There's A New Van Gogh-Inspired Menu In Town The Rex Whistler Restaurant: The Van Gogh-inspired tasting menu. 4
Almond cake with blue absinthe paint: the Van Gogh-inspired lunch menu at The Rex Whistler Restaurant.

The Van Gogh exhibition had our art critic tossing around words like 'breathtaking' and 'mesmerising'. And we want to see for ourselves but also, crucially, we want to gorge ourselves on almond cake and absinthe ice cream.

Here comes The Rex Whistler Restaurant, swooping in to save the day with their new Van Gogh-inspired tasting menu. It comes in a 'reduced' length (but still quite long) set lunch of three courses, intended to pay homage to his vivid colour schemes and Dutch heritage.

Both boxes duly ticked. It's a mass of colours, and darkness: yellow flowers, blue sauces, black waffles, and vivid plating. Riffs on influences in Van Gogh's life come thick, fast and accessible to the person who, like us, only knows the bare minimum about Vincent: sunflower seeds crusting the halibut, a truly Dutch amount of pickled fish, bright blue smears of absinthe paint edging the almond tart. Textures rub up against each other in riotous, expansive ways. Herring is served silky and damp against the chew of the charcoal waffle and the furred sage leaves; halibut studded with sunflower seed-crunch sits on an emerald risotto laced with squid and potato, part-springy, part-giving.

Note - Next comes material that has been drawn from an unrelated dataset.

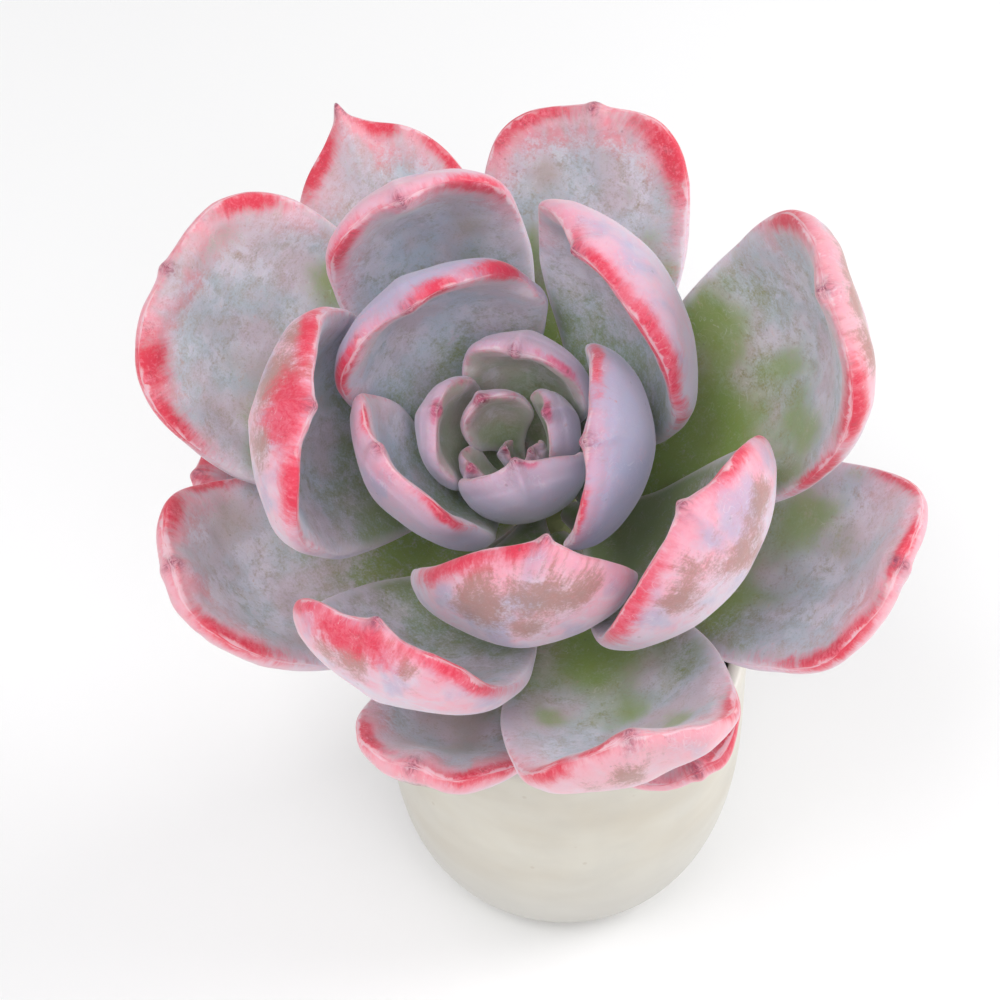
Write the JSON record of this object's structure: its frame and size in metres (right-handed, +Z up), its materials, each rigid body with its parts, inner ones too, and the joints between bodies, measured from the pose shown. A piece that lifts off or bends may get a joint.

There's even beer created for the exhibition in collaboration with Siren Brewery. A lactose-infused IPA, it's a stretch to spot the connection to Vincent, but it's citrusy and coconutty and good in its own right.

The same's true of the menu overall: it's interesting and compelling, irrespective of the Van Gogh tie-in. But it is, fundamentally, very, very nice to eat charcoal waffles and jewel-coloured risotto and smugly consider yourself a patron of the arts for doing so.

We did this in the wrong order, though. It should've been exhibition first, food second. For one thing, the lunch is... substantial. And the matched drinks are alluring. Your art synapses will be firing on fuller cylinders for the exhibition if you aren't stuffed with pickled herring and almond cake.

And for another thing, the exhibition's one which merits talking about after, a lot. The Rex Whistler Restaurant's a good place for that; somewhere you can raise a milky IPA or flinty white in a toast to Van Gogh's outrageous talent, exuberance and sadness.

The Van Gogh menu runs till 11 August. Entrance to The EY Exhibition: Van Gogh and Britain and three course lunch menu is £53. The Rex Whistler Restaurant, Tate Britain Art Gallery, Milbank, SW1P 4JU.